Qualcuno potrebbe dire che l‘ergastolo non è una pena perpetua perché si può uscire in condizionale, ma chi la pensa così sbaglia, perché la condizionale, la semilibertà, il permesso, sono una possibilità, l’eccezione che conferma la regola. Molti ergastolani invidiano chi ha da scontare 30 anni e qualcuno dice che preferirebbe 40 anni di galera, o anche 50, piuttosto che l’ergastolo. Una volta ad un ergastolano feci questo paragone: se uno ha da fare 20 anni e ha 60 anni di età è come se avesse l‘ergastolo, e lui mi rispose semplicemente che non è la stessa, cosa perché può passare il tempo a contare gli anni. All’ergastolano invece non interessa neppure che giorno è oggi. E io gli risposi: “a proposito, che giorno è oggi?”.

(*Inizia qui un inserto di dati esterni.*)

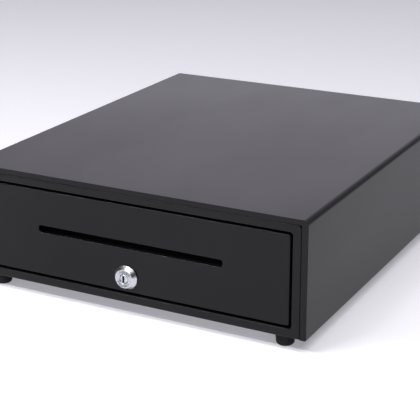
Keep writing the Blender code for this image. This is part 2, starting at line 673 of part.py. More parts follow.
def coin_tray():
    """Two rows of four scooped cups in one moulding, hollow underneath."""
    clear = 0.0004
    low = (-TILL_X + TILL_WALL + clear, TILL_FRONT + TILL_WALL + clear, TILL_LOW + TILL_WALL + GAP)
    high = (-low[0], COIN_BAY_BACK - clear, TRAY_TOP)
    thing = place("coin_tray", box_mesh("coin_tray", (low, high)), TILL_PLASTIC)
    width = (high[0] - low[0] - CUP_WALL) / COIN_COLUMNS - CUP_WALL
    length = (high[1] - low[1] - CUP_WALL) / COIN_ROWS - CUP_WALL
    radius = length / 2
    bottom = TRAY_TOP - CUP_DEPTH
    for row in range(COIN_ROWS):
        middle = low[1] + CUP_WALL + radius + row * (length + CUP_WALL)
        scoop = arc((middle, bottom + radius), radius, 180, 360, 10)
        outline = scoop + [(middle + radius, TRAY_TOP + FAR), (middle - radius, TRAY_TOP + FAR)]
        for column in range(COIN_COLUMNS):
            left = low[0] + CUP_WALL + column * (width + CUP_WALL)
            name = f"coin_tray_cup_{row}{column}"
            cut(thing, cutter(name, outline_mesh(name, outline, "YZ", left, left + width)))
    cut_boxes(thing, "underside", ((low[0] + CUP_WALL, low[1] + CUP_WALL, low[2] - FAR),
                                   (high[0] - CUP_WALL, high[1] - CUP_WALL, bottom - 0.0025)))
    return thing


def bill_clips(centres):
    """A rod through the till's walls, and on it a sprung clip for each bill bay."""
    place("clip_rod", rods_mesh("clip_rod", "X", ROD_R, ((-TILL_X, ROD_Y, ROD_Z), 2 * TILL_X)), ZINC)
    hub = turned_mesh("bill_clip", [(ROD_R + GAP, 0.007), (CLIP_HUB_R, 0.007),
                                    (CLIP_HUB_R, -0.007), (ROD_R + GAP, -0.007)], "X")
    start, half, thick = 0.0036, 0.0055, 0.0012
    tip = CLIP_REACH - half
    paddle = [(-half, -start), (half, -start)] + arc((0, -tip), half, 0, -180, 8)
    arm = outline_mesh("clip_arm", paddle, "XY", -thick, thick)
    pad = rods_mesh("clip_pad", "X", 0.0022, ((-0.0045, -tip, -0.0003), 0.009), steps=12)
    turn = (-CLIP_REST, 0, 0)
    spring = coil_mesh("clip_spring", 0.0033, 0.0004, 0.005, 4, "X")
    arm_tool = cutter("clip_arm_tool", arm)
    pad_tool = cutter("clip_pad_tool", pad)
    for index, x in enumerate(centres):
        clip = place(f"bill_clip_{index + 1}", hub.copy(), NYLON)
        cut(clip, [arm_tool, pad_tool], "UNION")
        mesh = evaluated(clip)
        clip = place(f"bill_clip_{index + 1}", mesh, NYLON, (x, ROD_Y, ROD_Z), turn)
        place(f"clip_spring_{index + 1}", spring, SPRING_STEEL, (x + 0.0075, ROD_Y, ROD_Z))


# ---- Lock --------------------------------------------------------------------------------------
def lock():
    """Cam lock: a bezelled barrel and its nut on the front, and a plug that turns a cam down
    behind the frame."""
    face = -LOCK_PROUD
    seat = PANEL_Y - GAP - Y_FRONT
    end = BARREL_END - Y_FRONT
    bore = PLUG_R + GAP
    profile = [(bore, end), (BARREL_R, end), (BARREL_R, seat), (BEZEL_R, seat),
               (BEZEL_R, seat - 0.0008), (BEZEL_FACE_R, face + 0.0003),
               (BEZEL_FACE_R - 0.0004, face), (bore, face)]
    barrel = turned_mesh("lock_barrel", profile, "Y", 32)
    place("lock_barrel", barrel, LOCK_METAL, (LOCK_X, Y_FRONT, LOCK_Z))

    corner = 0.0135
    hexagon = [(LOCK_X + corner * math.cos(math.pi * k / 3), LOCK_Z + corner * math.sin(math.pi * k / 3))
               for k in range(6)]
    near = PANEL_Y + SHEET + GAP
    nut = place("lock_nut", outline_mesh("lock_nut", hexagon, "XZ", near, near + 0.003), ZINC)
    cut_rods(nut, "bore", "Y", BARREL_R + GAP, ((LOCK_X, near - 0.005, LOCK_Z), 0.013), steps=24)

    plug_profile = [(0, end + 0.0002), (PLUG_R, end + 0.0002), (PLUG_R, face + 0.0006),
                    (PLUG_R - 0.0003, face + 0.0003), (0, face + 0.0003)]
    plug = place("lock_plug", turned_mesh("lock_plug", plug_profile, "Y", 24), LOCK_METAL,
                 (LOCK_X, Y_FRONT, LOCK_Z))
    tang = 0.002
    cut(plug, cutter("lock_plug_tang", box_mesh("tang", (
        (LOCK_X - tang, BARREL_END - 0.002, LOCK_Z - tang),
        (LOCK_X + tang, CAM_Y + CAM_THICK, LOCK_Z + tang)))), "UNION")
    cut_boxes(plug, "keyway", ((LOCK_X - 0.0008, Y_FRONT - FAR, LOCK_Z - 0.0036),
                               (LOCK_X + 0.0008, Y_FRONT + 0.004, LOCK_Z + 0.0036)))
    cut_rods(plug, "screw_bore", "Y", 0.0014, ((LOCK_X, BARREL_END - 0.005, LOCK_Z), 0.012))

    hub, half = 0.007, 0.005
    rise = math.degrees(math.asin(half / hub))
    outline = arc((LOCK_X, LOCK_Z), hub, rise, 360 - rise, 14)
    outline += arc((LOCK_X + CAM_REACH - half, LOCK_Z), half, -90, 90, 8)
    cam = place("lock_cam", outline_mesh("lock_cam", outline, "XZ", CAM_Y, CAM_Y + CAM_THICK), ZINC)
    hole = tang + GAP
    cut_boxes(cam, "hole", ((LOCK_X - hole, CAM_Y - 0.005, LOCK_Z - hole),
                            (LOCK_X + hole, CAM_Y + 0.005, LOCK_Z + hole)))
    head = CAM_Y + CAM_THICK + GAP
    screw = [(0, 0.0016), (0.0022, 0.0016), (0.0036, 0.0004), (0.0036, 0), (0.0011, 0),
             (0.0011, -0.005), (0, -0.005)]
    screw = place("cam_screw", turned_mesh("cam_screw", screw, "Y", 16), ZINC, (LOCK_X, head, LOCK_Z))
    hang("key_axis", (LOCK_X, Y_FRONT, LOCK_Z), plug, cam, screw)


# ---- Latch, ejector, switch --------------------------------------------------------------------
def latch():
    """A hook on a pin in a U bracket, pulled up by a solenoid, spring-loaded down."""
    low = FLOOR
    bracket = folded("latch_bracket", [(-BRACKET_X, BASE + 0.062), (-BRACKET_X, low),
                                       (BRACKET_X, low), (BRACKET_X, BASE + 0.062)],
                     "XZ", 0.152, 0.199, ZINC, side=-1)
    cut_boxes(bracket, "front_step", ((-0.030, 0.140, BASE + 0.042), (0.030, 0.170, BASE + 0.080)))
    cut_rods(bracket, "pin_hole", "X", ROLLER_HOLE_R, ((-0.025, LATCH_Y, LATCH_Z), 0.050))
    pin = rods_mesh("latch_pin", "X", PIN_R, ((-0.0215, LATCH_Y, LATCH_Z), 0.043))
    place("latch_pin", pin, ZINC)

    front, tip_back = HOOK_TIP
    down, up = LATCH_Z - 0.003, LATCH_Z + 0.003
    arm_half = 0.0035
    outline = [(front, HOOK_TIP_LOW + 0.001), (front + 0.001, HOOK_TIP_LOW), (tip_back, HOOK_TIP_LOW),
               (tip_back, down)]
    outline += arc((LATCH_Y, LATCH_Z), 0.005, 217, 360, 8)
    outline += arc((LATCH_Y, LATCH_Z + LATCH_ARM), arm_half, 0, 180, 8)
    outline += [(LATCH_Y - arm_half, up + 0.004), (LATCH_Y - arm_half - 0.004, up), (front, up)]
    hook = place("latch_hook", outline_mesh("latch_hook", outline, "YZ", -0.0015, 0.0015), ZINC)
    cut_rods(hook, "pin_hole", "X", ROLLER_HOLE_R, ((-0.005, LATCH_Y, LATCH_Z), 0.010))
    cut_rods(hook, "link_hole", "X", 0.0019, ((-0.005, LATCH_Y, SOLENOID_Z), 0.010))
    hang("latch_pivot", (0, LATCH_Y, LATCH_Z), hook)
    spring = coil_mesh("latch_spring", 0.0034, 0.0004, 0.006, 5, "X")
    place("latch_spring", spring, SPRING_STEEL, (0.0025, LATCH_Y, LATCH_Z))


def solenoid():
    """A coil in an open frame between the bracket's cheeks, and its forked plunger."""
    half = BRACKET_X - SHEET - GAP
    near, far, top = 0.1740, 0.1985, BASE + 0.061
    floor = SOLENOID_Z - 0.0105
    frame = folded("solenoid_frame", [(near, top), (near, floor), (far, floor), (far, top)],
                   "YZ", -half, half, ZINC, side=1)
    cut_rods(frame, "plunger_hole", "Y", 0.0041, ((0, near - 0.004, SOLENOID_Z), 0.008))
    start, end = near + SHEET + GAP, far - SHEET - GAP
    length, bobbin, wound, bore = end - start, 0.0089, 0.0080, 0.0039
    profile = [(bore, length), (bobbin, length), (bobbin, length - 0.0015),
               (wound, length - 0.0018), (wound, 0.0018), (bobbin, 0.0015), (bobbin, 0), (bore, 0)]
    place("solenoid_coil", turned_mesh("solenoid_coil", profile, "Y", 20), COIL_WRAP,
          (0, start, SOLENOID_Z))

    plunger = place("solenoid_plunger", rods_mesh("solenoid_plunger", "Y", 0.0035,
                                                  ((0, 0.160, SOLENOID_Z), 0.035)), ZINC)
    cut_boxes(plunger, "fork", ((-0.002, 0.150, SOLENOID_Z - 0.005),
                                (0.002, 0.1700, SOLENOID_Z + 0.005)))
    cut_rods(plunger, "pin_hole", "X", 0.0015, ((-0.005, LATCH_Y, SOLENOID_Z), 0.010))
    pin = place("plunger_pin", rods_mesh("plunger_pin", "X", 0.0012,
                                         ((-0.0042, LATCH_Y, SOLENOID_Z), 0.0084), steps=12), ZINC)
    hang("plunger_slide", (0, LATCH_Y, SOLENOID_Z), plunger, pin)


def ejector():
    """A sprung plunger that pushes the drawer out when the latch lets go."""
    half = 0.008
    guide = folded("eject_guide", [(0.180, FLOOR), (EJECT_WALL_Y, FLOOR),
                                   (EJECT_WALL_Y, EJECT_Z + 0.010)],
                   "YZ", EJECT_X - half, EJECT_X + half, ZINC, side=-1)
    cut_rods(guide, "hole", "Y", 0.0034, ((EJECT_X, EJECT_WALL_Y - 0.005, EJECT_Z), 0.010))
    tip = PAN_BACK + 0.0005
    head = tip + 0.003
    profile = [(0, 0.172 - tip), (0.003, 0.172 - tip), (0.003, head - tip), (0.006, head - tip),
               (0.006, 0.0008), (0.005, 0), (0, 0)]
    place("eject_plunger", turned_mesh("eject_plunger", profile, "Y"), ZINC,
          (EJECT_X, tip, EJECT_Z))
    start = head + 0.0024
    spring = coil_mesh("eject_spring", 0.0046, 0.0005, EJECT_WALL_Y - SHEET - 0.001 - start, 6, "Y")
    place("eject_spring", spring, SPRING_STEEL, (EJECT_X, start, EJECT_Z))


def drawer_switch():
    """A small switch whose leaf the shut drawer leans on."""
    half, lever_x = 0.010, SWITCH_X - 0.009
    place("switch_body", box_mesh("switch_body", (
        (SWITCH_X - half, SWITCH_Y, FLOOR), (SWITCH_X + half, SWITCH_Y + 0.0065, BASE + 0.019))),
        SOCKET_PLASTIC)
    path = [(lever_x, SWITCH_Y - 0.0010), (SWITCH_X + 0.003, SWITCH_Y - 0.0050),
            (SWITCH_X + 0.0065, PAN_BACK + 0.0012), (SWITCH_X + 0.010, SWITCH_Y - 0.0050)]
    lever = folded("switch_lever", path, "XY", BASE + 0.009, BASE + 0.014, SPRING_STEEL,
                   thickness=0.0004, side=0)
    hang("switch_pivot", (lever_x, SWITCH_Y - 0.0010, BASE + 0.0115), lever)


# ---- Assembly ----------------------------------------------------------------------------------
def build():
    shell = cover()
    surround = front_frame()
    plate = base_plate()
    panel = rear_panel()
    feet(plate, surround)
    rear_screws(shell, panel)
    inlet_socket()
    rolling_gear()
    drawer_front()
    drawer_pan()
    striker()
    centres = till()[1]
    coin_tray()
    bill_clips(centres)
    lock()
    latch()
    solenoid()
    ejector()
    drawer_switch()


build()
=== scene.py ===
"""Looks of a compact cash drawer: powder-coated case and front, turned cam lock, rubber feet, and
inside it the till, its sprung clips, the rollers and the latch.

Everything is in metres in the CAD frame: +Z up, the front faces -Y, feet on z = 0. Each piece takes
its place and size from the CAD node that it stands for.
"""
import json
import math

import bmesh
import bpy
from mathutils import Matrix, Vector


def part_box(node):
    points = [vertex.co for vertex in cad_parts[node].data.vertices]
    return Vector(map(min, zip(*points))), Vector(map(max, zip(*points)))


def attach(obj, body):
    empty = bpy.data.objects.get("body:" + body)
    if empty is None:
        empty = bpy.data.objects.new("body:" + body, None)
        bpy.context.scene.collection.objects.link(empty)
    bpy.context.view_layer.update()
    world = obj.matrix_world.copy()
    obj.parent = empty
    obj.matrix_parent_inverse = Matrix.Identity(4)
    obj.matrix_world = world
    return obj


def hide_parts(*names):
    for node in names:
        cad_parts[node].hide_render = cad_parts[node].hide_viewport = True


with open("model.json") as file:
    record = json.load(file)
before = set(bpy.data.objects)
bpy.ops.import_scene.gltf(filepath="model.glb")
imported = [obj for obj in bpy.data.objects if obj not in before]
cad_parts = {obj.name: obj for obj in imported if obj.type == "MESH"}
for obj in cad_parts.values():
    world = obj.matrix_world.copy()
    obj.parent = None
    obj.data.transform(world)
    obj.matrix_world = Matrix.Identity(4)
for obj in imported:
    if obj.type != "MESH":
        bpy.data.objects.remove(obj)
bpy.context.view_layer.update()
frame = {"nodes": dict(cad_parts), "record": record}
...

Ed ecco la seconda testimonianza di un ergastolano:

Sono trascorse diverse primavere, 30 per la precisione, e ogni mattina all’alba, quando apro gli occhi, mi accorgo che sono sempre un prigioniero, circondato dal solito cemento armato e dal ferro delle sbarre. Ogni giorno penso che prima o poi ci sarà un periodo migliore, in modo di tenere viva quella poca speranza che mi è rimasta. Scrivo “quella poca speranza che mi è rimasta”, perché anni addietro sono stato condannato al massimo della pena, e per essere più chiaro “alla pena perpetua, l’ergastolo”. Ho scritto che sono sempre un prigioniero, perché i dati in mio possesso mi danno ragione, come confermato sul mio certificato di detenzione: “fine pena il 31.12.9999”, dunque non sono un detenuto, perché se lo fossi avrei un fine pena certo. Negli ultimi anni di questa mia prigionia, per ammazzare questo infinito tempo di sofferenza, ho cominciato a legge e a scrivere, il tutto partecipando al corso di “lettura, ascolto e scrittura”, che si svolge all’interno del carcere, grazie all’enorme umanità di un professore in pensione che fa volontariato in carcere. So che il resto della mia vita è senza futuro, sono destinato a morire da prigioniero, a meno che non cambino la legge e venga abolita la pena dell’ergastolo. Anche se continuo a vivere sperando che ci sarà un periodo migliore, è solamente per dare ai miei famigliari la speranza che, prima o poi, mi vedranno varcare la porta di casa solamente per “qualche giorno”, in modo che la loro sofferenza non sia eterna come la mia. Quando i miei famigliari vengono in carcere a farmi “visita”, per vedermi e portarmi quel poco di necessario per vestirmi, mi chiedono sempre se ho qualche novità da riferirgli e ovviamente come il mio solito gli dico sempre che è la solita minestra. A volte penso che la pena dell’ergastolo sia come un gioco dell’oca, appena arrivi nell’ultima casella devi ricominciare da capo.